>> begin GIVEN INFORMATION

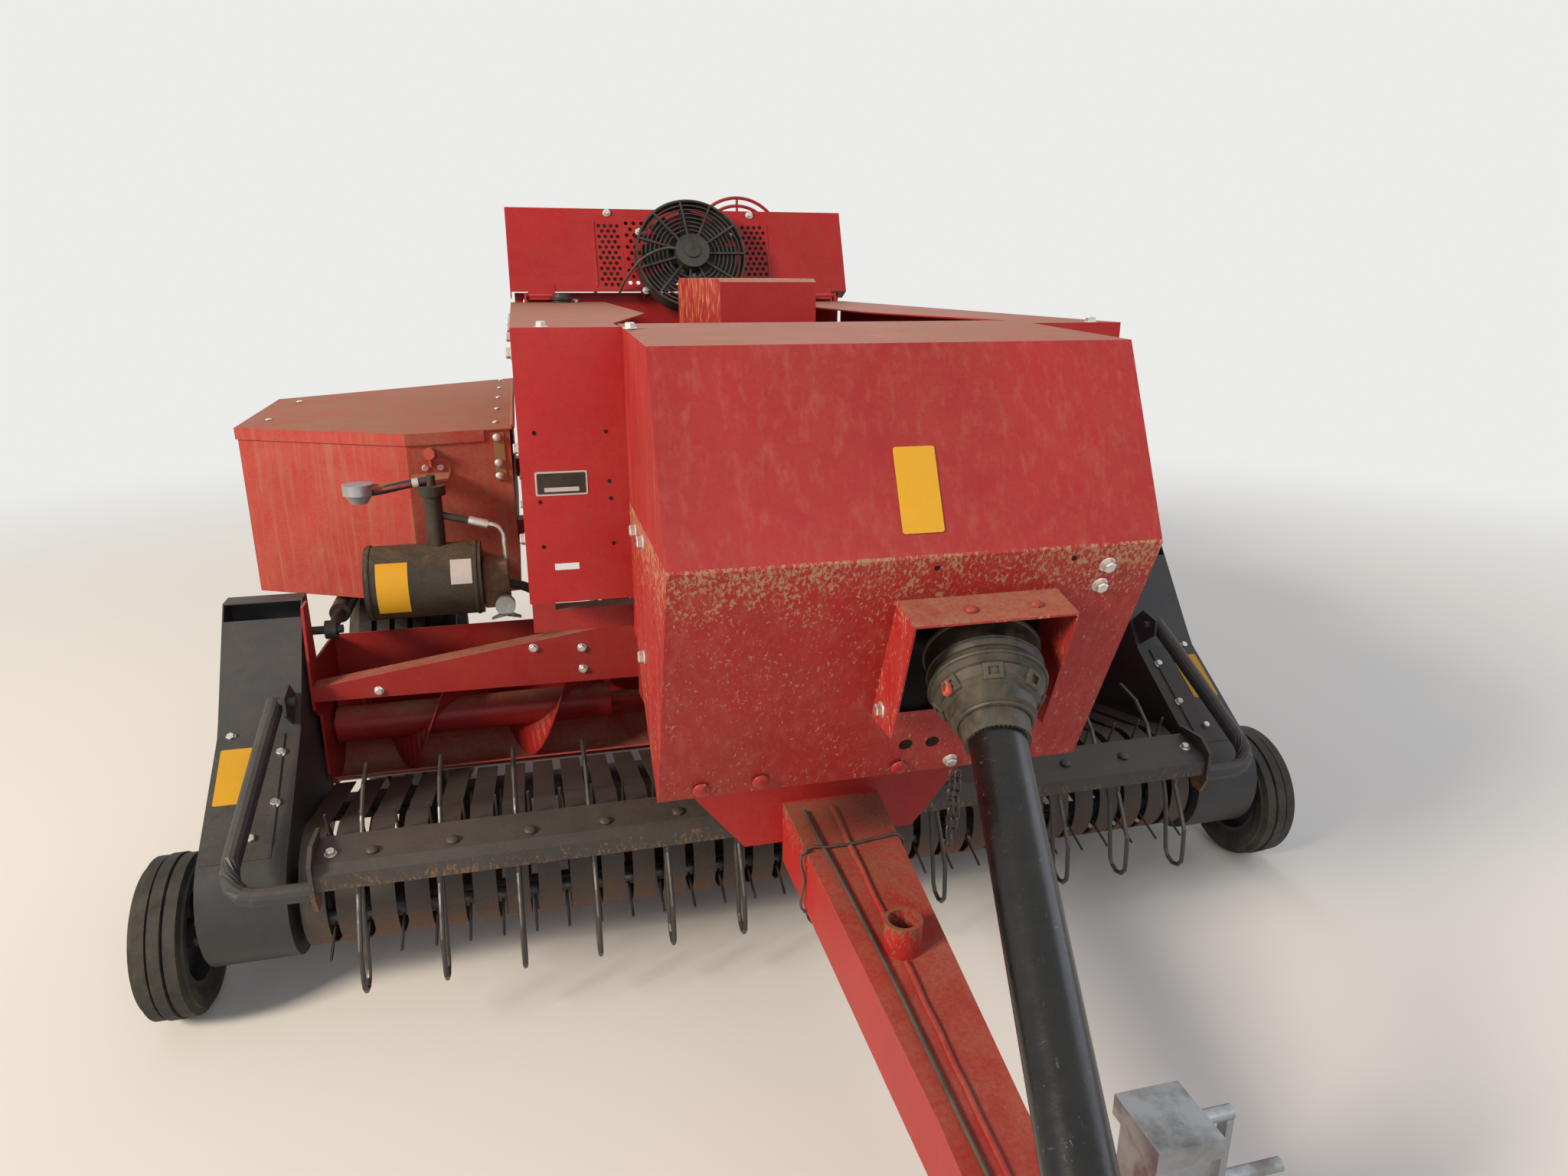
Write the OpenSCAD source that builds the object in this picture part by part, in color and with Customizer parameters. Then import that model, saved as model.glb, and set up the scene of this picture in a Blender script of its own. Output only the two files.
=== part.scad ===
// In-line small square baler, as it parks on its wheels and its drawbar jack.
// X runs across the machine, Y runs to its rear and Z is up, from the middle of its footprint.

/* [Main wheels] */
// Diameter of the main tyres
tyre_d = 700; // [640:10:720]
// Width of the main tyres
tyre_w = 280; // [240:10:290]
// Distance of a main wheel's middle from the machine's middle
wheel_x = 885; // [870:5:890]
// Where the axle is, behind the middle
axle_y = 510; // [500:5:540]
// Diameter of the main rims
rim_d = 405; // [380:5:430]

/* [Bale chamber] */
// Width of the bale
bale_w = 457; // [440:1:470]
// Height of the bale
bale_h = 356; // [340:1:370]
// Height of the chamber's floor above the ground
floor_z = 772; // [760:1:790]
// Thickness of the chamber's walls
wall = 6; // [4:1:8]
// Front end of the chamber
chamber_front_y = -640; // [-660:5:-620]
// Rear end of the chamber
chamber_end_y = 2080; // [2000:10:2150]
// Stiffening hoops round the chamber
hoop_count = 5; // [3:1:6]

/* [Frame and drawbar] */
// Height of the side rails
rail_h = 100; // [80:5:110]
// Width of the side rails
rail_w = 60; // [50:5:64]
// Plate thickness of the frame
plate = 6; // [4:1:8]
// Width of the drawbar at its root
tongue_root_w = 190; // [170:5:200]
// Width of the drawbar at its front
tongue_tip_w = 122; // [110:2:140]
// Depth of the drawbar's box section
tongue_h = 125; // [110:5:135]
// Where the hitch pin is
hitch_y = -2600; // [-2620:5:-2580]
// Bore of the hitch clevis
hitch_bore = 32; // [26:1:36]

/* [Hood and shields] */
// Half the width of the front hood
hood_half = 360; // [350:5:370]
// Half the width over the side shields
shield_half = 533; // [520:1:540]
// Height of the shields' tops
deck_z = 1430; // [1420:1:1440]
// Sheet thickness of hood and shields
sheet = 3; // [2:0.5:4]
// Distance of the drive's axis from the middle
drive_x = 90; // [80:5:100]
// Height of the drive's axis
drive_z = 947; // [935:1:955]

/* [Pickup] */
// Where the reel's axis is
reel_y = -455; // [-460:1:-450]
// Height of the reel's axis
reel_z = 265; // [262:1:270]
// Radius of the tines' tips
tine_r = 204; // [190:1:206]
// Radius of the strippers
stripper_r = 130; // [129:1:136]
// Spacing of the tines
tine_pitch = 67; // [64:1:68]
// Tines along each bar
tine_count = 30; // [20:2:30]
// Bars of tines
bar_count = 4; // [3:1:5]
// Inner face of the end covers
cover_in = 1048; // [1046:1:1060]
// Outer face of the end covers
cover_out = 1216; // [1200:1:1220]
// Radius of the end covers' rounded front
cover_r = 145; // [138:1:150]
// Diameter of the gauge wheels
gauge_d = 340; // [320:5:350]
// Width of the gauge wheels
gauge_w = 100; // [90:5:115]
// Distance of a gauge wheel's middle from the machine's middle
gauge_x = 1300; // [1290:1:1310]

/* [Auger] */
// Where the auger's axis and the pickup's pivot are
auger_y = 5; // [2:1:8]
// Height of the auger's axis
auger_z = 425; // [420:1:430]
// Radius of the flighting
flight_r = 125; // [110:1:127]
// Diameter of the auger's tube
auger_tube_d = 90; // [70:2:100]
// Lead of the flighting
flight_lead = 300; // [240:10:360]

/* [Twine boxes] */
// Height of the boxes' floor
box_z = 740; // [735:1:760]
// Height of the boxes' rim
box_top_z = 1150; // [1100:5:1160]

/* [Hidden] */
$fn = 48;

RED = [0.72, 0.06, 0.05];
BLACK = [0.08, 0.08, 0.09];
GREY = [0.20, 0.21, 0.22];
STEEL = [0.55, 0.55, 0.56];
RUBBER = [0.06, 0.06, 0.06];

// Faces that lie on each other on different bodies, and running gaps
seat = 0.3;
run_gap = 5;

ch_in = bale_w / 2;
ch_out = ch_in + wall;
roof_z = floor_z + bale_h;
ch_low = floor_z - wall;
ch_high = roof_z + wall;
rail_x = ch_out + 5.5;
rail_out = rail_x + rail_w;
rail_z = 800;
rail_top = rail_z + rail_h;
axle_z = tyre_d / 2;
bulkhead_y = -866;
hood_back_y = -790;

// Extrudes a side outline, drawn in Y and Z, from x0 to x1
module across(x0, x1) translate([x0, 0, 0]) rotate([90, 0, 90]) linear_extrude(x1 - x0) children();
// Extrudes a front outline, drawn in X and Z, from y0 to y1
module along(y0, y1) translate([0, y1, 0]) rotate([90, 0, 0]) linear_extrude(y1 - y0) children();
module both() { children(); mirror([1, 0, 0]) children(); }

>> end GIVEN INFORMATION

• **INSTRUCTION**
Produce an exact copy of the whole listing.

• **THE COMPLETED TASK**
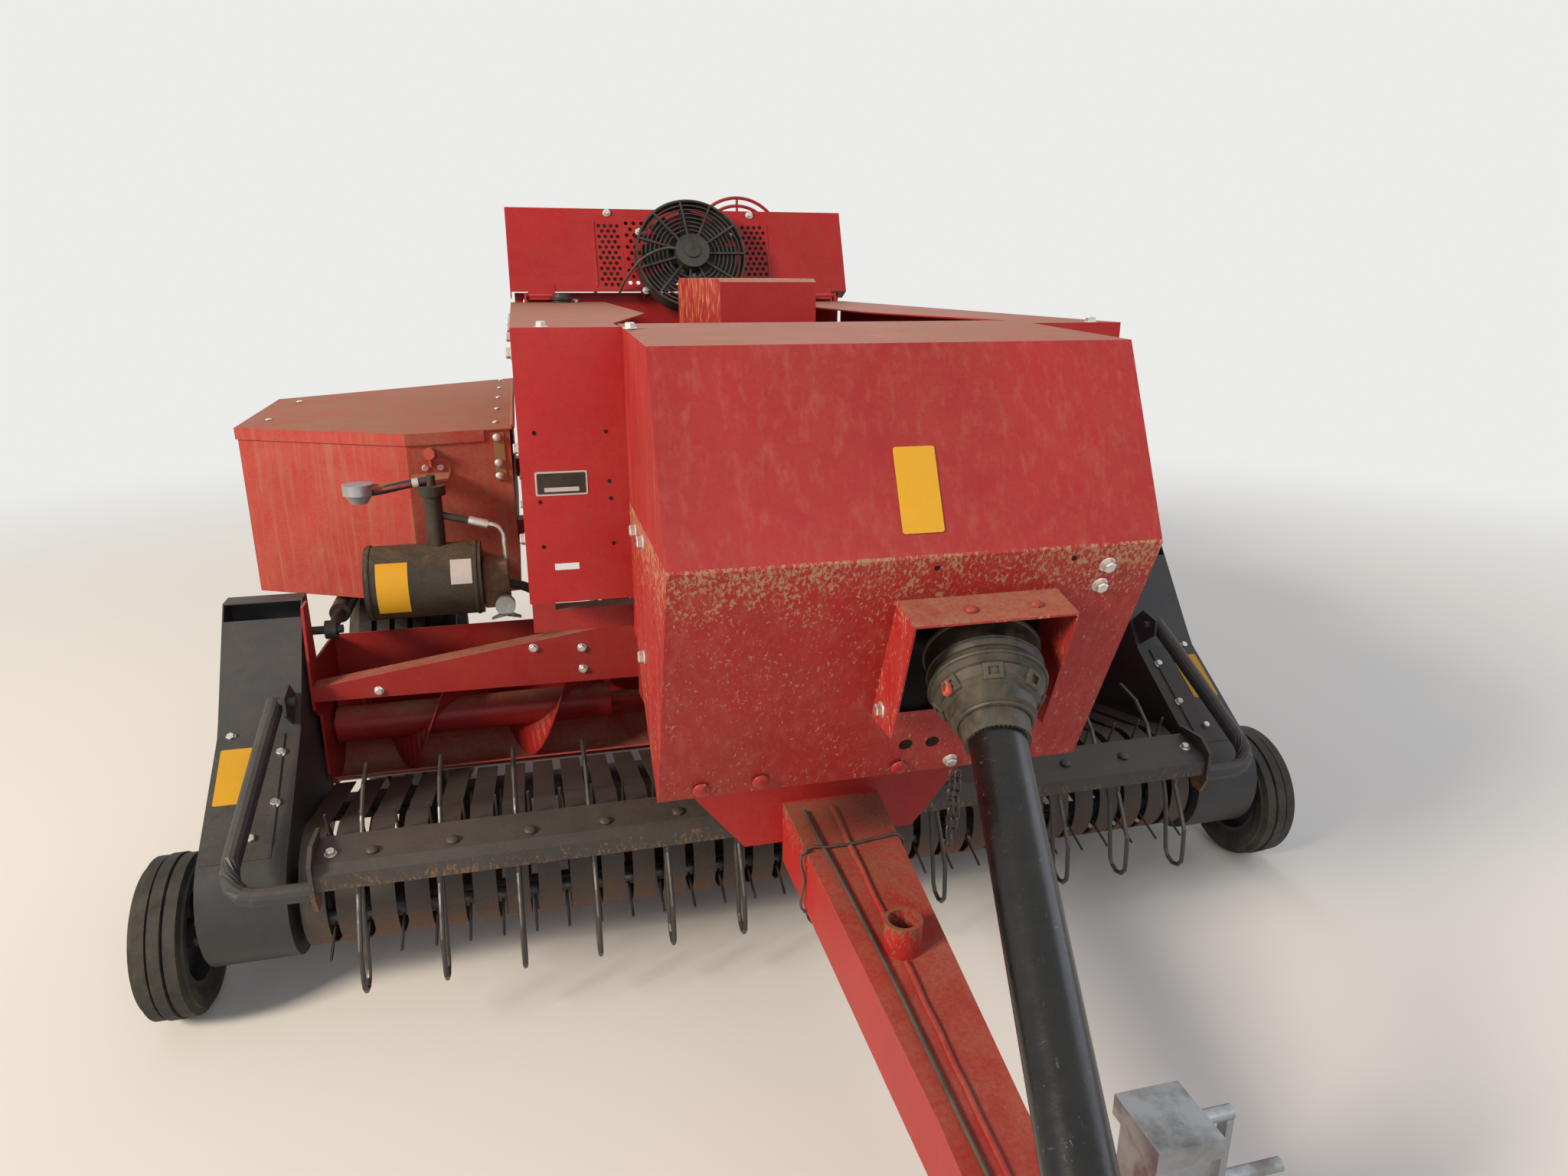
Write the OpenSCAD source that builds the object in this picture part by part, in color and with Customizer parameters. Then import that model, saved as model.glb, and set up the scene of this picture in a Blender script of its own. Output only the two files.
=== part.scad ===
// In-line small square baler, as it parks on its wheels and its drawbar jack.
// X runs across the machine, Y runs to its rear and Z is up, from the middle of its footprint.

/* [Main wheels] */
// Diameter of the main tyres
tyre_d = 700; // [640:10:720]
// Width of the main tyres
tyre_w = 280; // [240:10:290]
// Distance of a main wheel's middle from the machine's middle
wheel_x = 885; // [870:5:890]
// Where the axle is, behind the middle
axle_y = 510; // [500:5:540]
// Diameter of the main rims
rim_d = 405; // [380:5:430]

/* [Bale chamber] */
// Width of the bale
bale_w = 457; // [440:1:470]
// Height of the bale
bale_h = 356; // [340:1:370]
// Height of the chamber's floor above the ground
floor_z = 772; // [760:1:790]
// Thickness of the chamber's walls
wall = 6; // [4:1:8]
// Front end of the chamber
chamber_front_y = -640; // [-660:5:-620]
// Rear end of the chamber
chamber_end_y = 2080; // [2000:10:2150]
// Stiffening hoops round the chamber
hoop_count = 5; // [3:1:6]

/* [Frame and drawbar] */
// Height of the side rails
rail_h = 100; // [80:5:110]
// Width of the side rails
rail_w = 60; // [50:5:64]
// Plate thickness of the frame
plate = 6; // [4:1:8]
// Width of the drawbar at its root
tongue_root_w = 190; // [170:5:200]
// Width of the drawbar at its front
tongue_tip_w = 122; // [110:2:140]
// Depth of the drawbar's box section
tongue_h = 125; // [110:5:135]
// Where the hitch pin is
hitch_y = -2600; // [-2620:5:-2580]
// Bore of the hitch clevis
hitch_bore = 32; // [26:1:36]

/* [Hood and shields] */
// Half the width of the front hood
hood_half = 360; // [350:5:370]
// Half the width over the side shields
shield_half = 533; // [520:1:540]
// Height of the shields' tops
deck_z = 1430; // [1420:1:1440]
// Sheet thickness of hood and shields
sheet = 3; // [2:0.5:4]
// Distance of the drive's axis from the middle
drive_x = 90; // [80:5:100]
// Height of the drive's axis
drive_z = 947; // [935:1:955]

/* [Pickup] */
// Where the reel's axis is
reel_y = -455; // [-460:1:-450]
// Height of the reel's axis
reel_z = 265; // [262:1:270]
// Radius of the tines' tips
tine_r = 204; // [190:1:206]
// Radius of the strippers
stripper_r = 130; // [129:1:136]
// Spacing of the tines
tine_pitch = 67; // [64:1:68]
// Tines along each bar
tine_count = 30; // [20:2:30]
// Bars of tines
bar_count = 4; // [3:1:5]
// Inner face of the end covers
cover_in = 1048; // [1046:1:1060]
// Outer face of the end covers
cover_out = 1216; // [1200:1:1220]
// Radius of the end covers' rounded front
cover_r = 145; // [138:1:150]
// Diameter of the gauge wheels
gauge_d = 340; // [320:5:350]
// Width of the gauge wheels
gauge_w = 100; // [90:5:115]
// Distance of a gauge wheel's middle from the machine's middle
gauge_x = 1300; // [1290:1:1310]

/* [Auger] */
// Where the auger's axis and the pickup's pivot are
auger_y = 5; // [2:1:8]
// Height of the auger's axis
auger_z = 425; // [420:1:430]
// Radius of the flighting
flight_r = 125; // [110:1:127]
// Diameter of the auger's tube
auger_tube_d = 90; // [70:2:100]
// Lead of the flighting
flight_lead = 300; // [240:10:360]

/* [Twine boxes] */
// Height of the boxes' floor
box_z = 740; // [735:1:760]
// Height of the boxes' rim
box_top_z = 1150; // [1100:5:1160]

/* [Hidden] */
$fn = 48;

RED = [0.72, 0.06, 0.05];
BLACK = [0.08, 0.08, 0.09];
GREY = [0.20, 0.21, 0.22];
STEEL = [0.55, 0.55, 0.56];
RUBBER = [0.06, 0.06, 0.06];

// Faces that lie on each other on different bodies, and running gaps
seat = 0.3;
run_gap = 5;

ch_in = bale_w / 2;
ch_out = ch_in + wall;
roof_z = floor_z + bale_h;
ch_low = floor_z - wall;
ch_high = roof_z + wall;
rail_x = ch_out + 5.5;
rail_out = rail_x + rail_w;
rail_z = 800;
rail_top = rail_z + rail_h;
axle_z = tyre_d / 2;
bulkhead_y = -866;
hood_back_y = -790;

// Extrudes a side outline, drawn in Y and Z, from x0 to x1
module across(x0, x1) translate([x0, 0, 0]) rotate([90, 0, 90]) linear_extrude(x1 - x0) children();
// Extrudes a front outline, drawn in X and Z, from y0 to y1
module along(y0, y1) translate([0, y1, 0]) rotate([90, 0, 0]) linear_extrude(y1 - y0) children();
module both() { children(); mirror([1, 0, 0]) children(); }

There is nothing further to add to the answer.